Mirc Electronics Ltd, which owns the Onida brand, said its board has approved raising of equity investment of Rs 144.12 crore from marquee investors to meet its long-term working capital and corporate requirements.
The board has approved issue of 1.92 crore equity shares and 1.92 crore warrants convertible into equity shares on preferential basis at issue price of Rs 37.53 to its several non-promoters to augment its long-term working capital and corporate requirements, a company statement said.
The issue price has been determined in accordance with the provisions of SEBI regulations, 2009. This would result in infusion of Rs 144.12 crore worth of equity into the company, the statement said.
Every warrant is entitled to receive one equity share at the time of conversion within a period of 18 months from the date of issue of warrants, the electronics and consumer durables company said.

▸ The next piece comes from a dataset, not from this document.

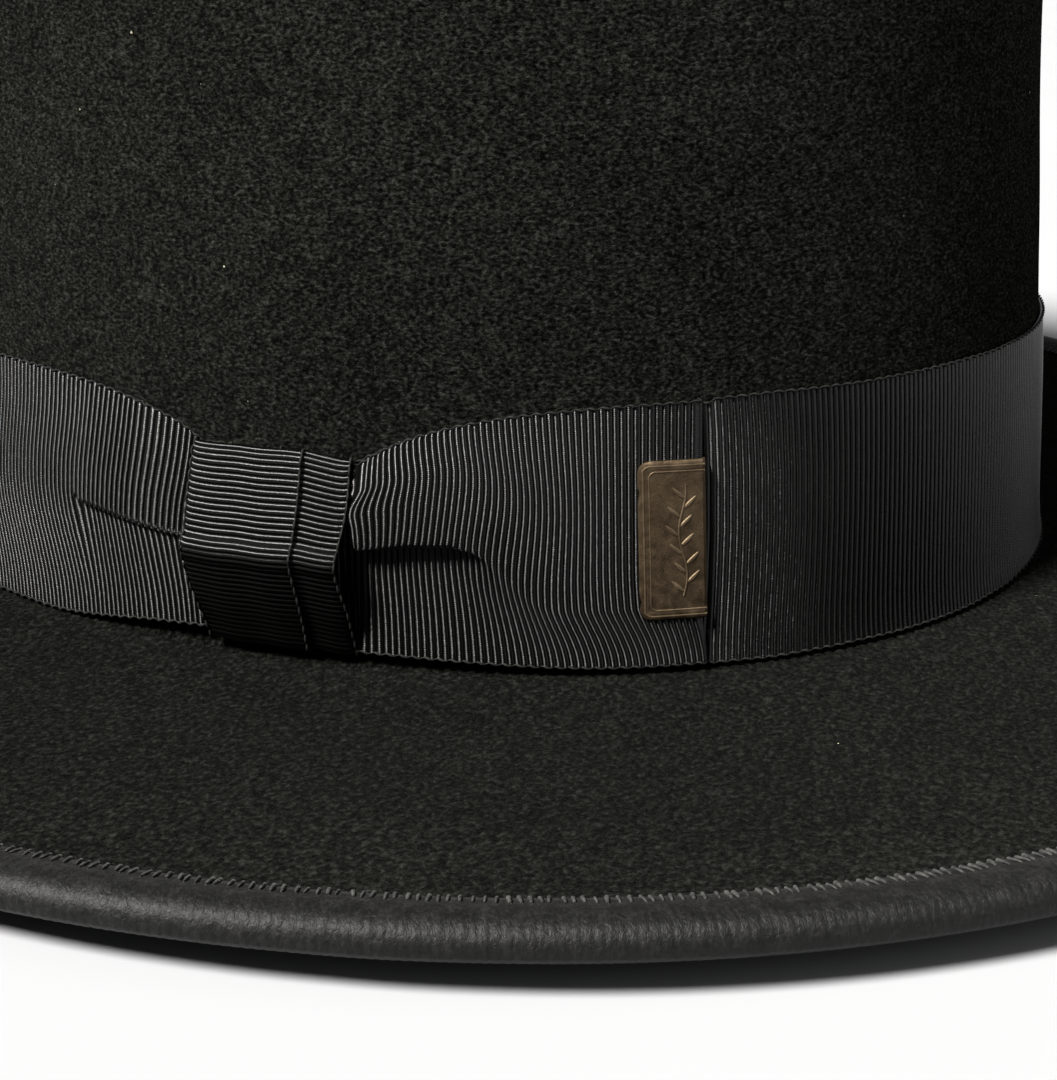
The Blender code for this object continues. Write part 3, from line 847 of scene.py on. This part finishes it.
def pleated(u, v, section, gap):
    """Height and lift across a gathered loop. The upper half overlaps the lower one in a pleat."""
    top, bottom, lip, depth, bulge = section(u)
    stops = np.array([0.0, 0.17, 0.34, 0.41, 0.46, 0.50, 0.53, 0.68, 0.84, 1.0])
    smooth_z = [
        mix(bottom, lip, 2 * stop) if stop < 0.5 else mix(lip, top, 2 * stop - 1) for stop in stops
    ]
    fold_z = [bottom, mix(bottom, lip, 0.45), lip - gap * 0.8, lip + 1.2, lip + 2.2, lip + 0.8, lip]
    fold_z += [mix(lip, top, 0.36), mix(lip, top, 0.72), top]
    rise = [(z - bottom) / (top - bottom) for z in smooth_z]
    plain_off = [bulge * np.interp(a, HUMP_AT, HUMP) + 0.35 * (1 - a) ** 4 for a in rise]
    fold_off = [0.35, 0.12, -0.06, -0.15, 0.03]
    fold_off += [bulge * a for a in (0.72, 0.95, 1.1, 0.85, 0.0)]
    z_stops = np.stack([mix(a, b, depth) for a, b in zip(smooth_z, fold_z)])
    off_stops = np.stack([LOOP_OFF + mix(p, f, depth) for p, f in zip(plain_off, fold_off)])
    share = np.interp(v, stops, np.linspace(0, 1, len(stops)))
    found = curve_through(np.stack([z_stops, off_stops], -1), share)
    return found[..., 0].T, found[..., 1].T


def make_loop(name, node, knot_edge, direction, section, gap, shift):
    """One gathered loop, from inside the knot to its folded end and back under itself."""
    front_u = rib_stations(-TUCK, LOOP_LENGTH - 0.5)
    bend = np.linspace(0, math.pi, 12)[1:-1]
    back_u = np.linspace(LOOP_LENGTH - 0.5, 6.0, 40)
    v = np.linspace(0, 1, 58)
    u = np.concatenate([front_u, LOOP_LENGTH - 0.5 + 0.75 * np.sin(bend), back_u])
    layer = np.concatenate([np.zeros(len(front_u)), (1 - np.cos(bend)) / 2, np.ones(len(back_u))])
    z, off = pleated(u, v, section, gap)
    tucked = between(u, 1.2, -1.8)[:, None]
    off = off * (1 - tucked * (0.42 + 0.22 * between(v, 0.45, 0.0)[None]))
    off = off + foot_flare(z, 0.1) * between(u, 0, 4)[:, None]
    off = mix(off, BACK_OFF, layer[:, None])
    side_shift = shift(u[:, None], v[None])
    s = knot_edge + direction * (u[:, None] + side_shift * (1 - layer[:, None]))
    face = on_crown(s, off, z)
    path = distances(np.stack([u, off[:, len(v) // 2 - 1]], -1)) - TUCK
    relief = ribbed(u, len(v)) * (layer < 1)[:, None]
    if direction < 0:
        face, relief, z = face[:, ::-1], relief[:, ::-1], z[:, ::-1]
    parts = Parts()
    slots = painted_shade_slots(front_u, RIB, VALLEY_SHARE, len(v))
    add_sheet(parts, face, path[:, None], z, relief, 0.22, slots=slots)
    add_selvedges(parts, face, len(front_u) + len(bend))
    piece = settle_ribbon(parts, name, node)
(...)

“This reiterates the faith of the investors in the growth prospects of the company. This infusion of equity into the company at this juncture would definitely strengthen our position and improve our aggression in the market,” said Managing Director, Mirc Electronics, Vijay Mansukani.
The board has convened an extraordinary general meeting (EGM) of the shareholders on December 27 for getting their approval for the issue of shares and warrants.
Meanwhile, the company said it has strengthened its washing machines product portfolio by launching 15 new models in front the load, top load and semi-automatic category.
The company’s facility in Roorkee, Uttarakhand, can manufacture 7.20 lakh washing machines per annum on three shift basis, the company statement said.
Onida has sold 1.80 lakh washing machines during the last financial year and with launching these new models, the company is expecting this number to rise.
Mirc Electronics reported net profit of Rs 12.04 crore in Q2 September 2017 compared with net loss of Rs 9.92 crore in the same period of last fiscal.
Revenue from operations rose 29 per cent to Rs 201.09 crore over Q2 September 2016.